The recording itself was assembled by White and co-producer Greg Mathieson — the same Mathieson who had played keyboards on Tozzi’s original Italian version, making him uniquely placed to understand what the melody needed in a different language. The band Atlantic assembled around Branigan was not modest: Steve Lukather of Toto on guitar, Leland Sklar on bass, Carlos Vega on drums, Michael Boddicker on synthesizers, and Maxine and Julia Waters on background vocals. The result — that rolling synth hook, the trumpet fanfares in the coda, the machine-precise rhythm section that cracks open in the chorus — is a record that wears its Euro-disco origins proudly while planting its feet firmly on American radio. Tozzi’s melody fragment, borrowed in turn from Beethoven’s Missa solemnis, runs underneath all of it: a cathedral dressed up in a dancefloor.
The official music video matched the song’s theatrical energy. Branigan appears centre-stage throughout, fully committed — no elaborate storyline needed, no gimmick to hide behind. In an era when MTV was beginning to demand spectacle, it was a performance-forward clip that trusted the voice to carry the room. The decision proved sound. The video received heavy rotation, and an entire generation of American teenagers encountered both the song and Branigan for the first time through that MTV placement. Branigan, the album, was certified Gold in both the United States and Canada. The second album, Branigan 2, arrived in 1983 carrying “Solitaire” — the first major hit for a young songwriter named Diane Warren — and “How Am I Supposed to Live Without You,” which served the same function for a young co-writer named Michael Bolton. Both had been European hits first. Branigan had become the gold standard for turning a continental track into an American one.
The song’s second life has been remarkable in its variety. In 2019, the NHL’s St. Louis Blues adopted “Gloria” after six players heard a Philadelphia bar go berserk to it following an Eagles playoff win — and rode it all the way to their first Stanley Cup in franchise history. Phish and Vampire Weekend, each playing St. Louis the night of Game 7, both performed it when the final buzzer sounded. The record re-entered the iTunes Top 3. In January 2021, the song surfaced in footage from the Capitol building in Washington D.C., prompting Branigan’s estate to issue a swift public statement. A song that had begun its life in Italian in 1979, been reinvented in English in 1982, and spent four decades in the world’s bloodstream had found its way into two of the most charged moments in recent American public life.
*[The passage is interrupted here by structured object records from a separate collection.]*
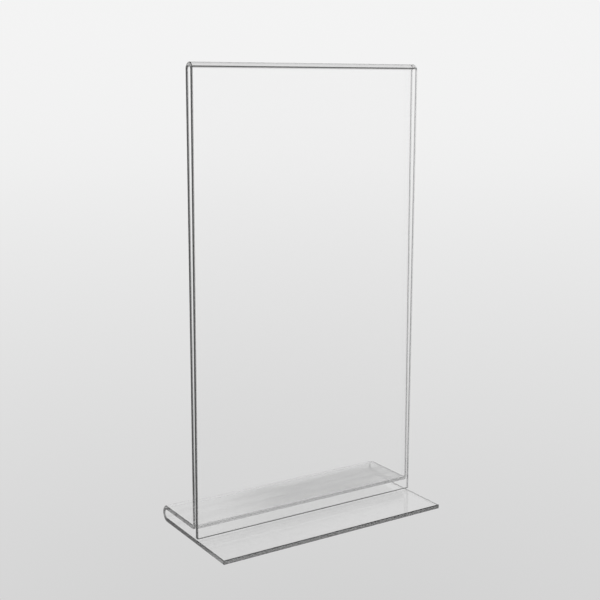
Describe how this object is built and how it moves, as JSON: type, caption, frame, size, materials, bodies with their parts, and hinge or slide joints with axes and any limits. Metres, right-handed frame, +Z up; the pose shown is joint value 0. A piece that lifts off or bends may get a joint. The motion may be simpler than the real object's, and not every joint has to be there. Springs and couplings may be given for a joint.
{
  "type": "clear sheet display stand",
  "caption": "Clear folded-sheet stand: a tall two-pane pocket for a print, open at its sides, on a flat foot with a looped rear shelf.",
  "frame": {"origin": "middle of the footprint, on the surface that the stand rests on", "axes": "+X along the sheet's width, +Y to the rear, where the looped shelf is, +Z up"},
  "size_m": [0.18, 0.0904, 0.322],
  "materials": {
    "clear_acrylic": "water-clear, glossy on the faces, saw-cut and flame-polished on the edges"
  },
  "bodies": {
    "root": {"front_pane": "clear_acrylic", "top_fold": "clear_acrylic", "back_pane": "clear_acrylic", "heel_bend": "clear_acrylic", "shelf": "clear_acrylic", "rear_loop": "clear_acrylic", "base_plate": "clear_acrylic"}
  },
  "joints": []
}
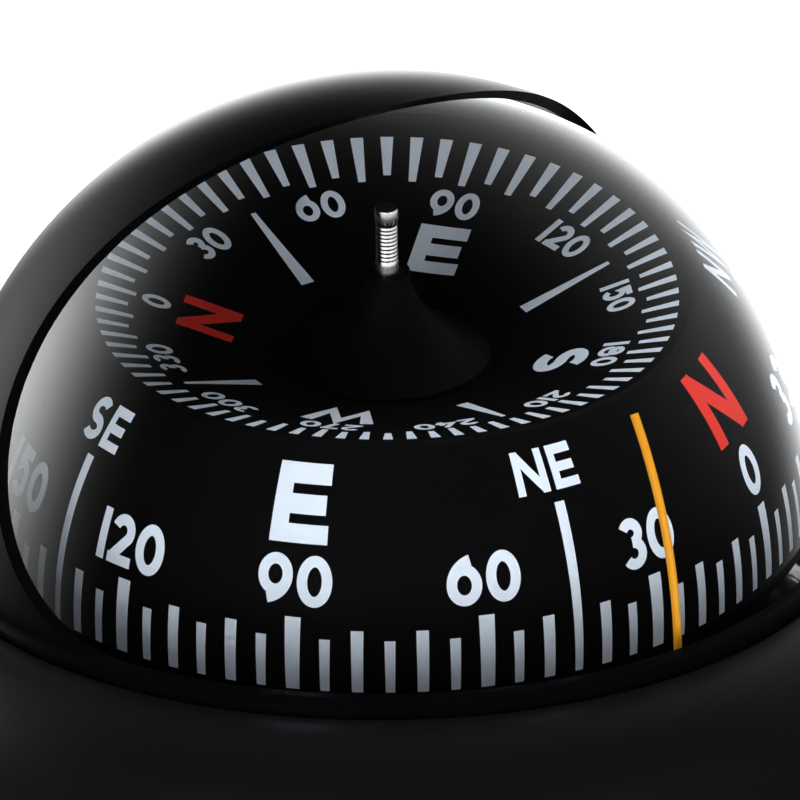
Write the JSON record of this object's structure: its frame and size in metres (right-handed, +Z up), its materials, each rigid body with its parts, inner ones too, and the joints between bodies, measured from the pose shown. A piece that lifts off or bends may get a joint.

Few pop records manage that kind of range.
Laura Branigan died on August 26, 2004, of an undiagnosed brain aneurysm, aged 52, while working on new material. She had called “Gloria” her signature song and said she had to end every show with it — that the audience simply wouldn’t let her leave without it. Listening now, it’s easy to understand why. It is a record that sounds like pure momentum: a warning dressed as a celebration, a breakdown that somehow feels like a party. Whoever Gloria was running from, or toward, the song she left behind runs just as fast — and shows no sign of slowing down.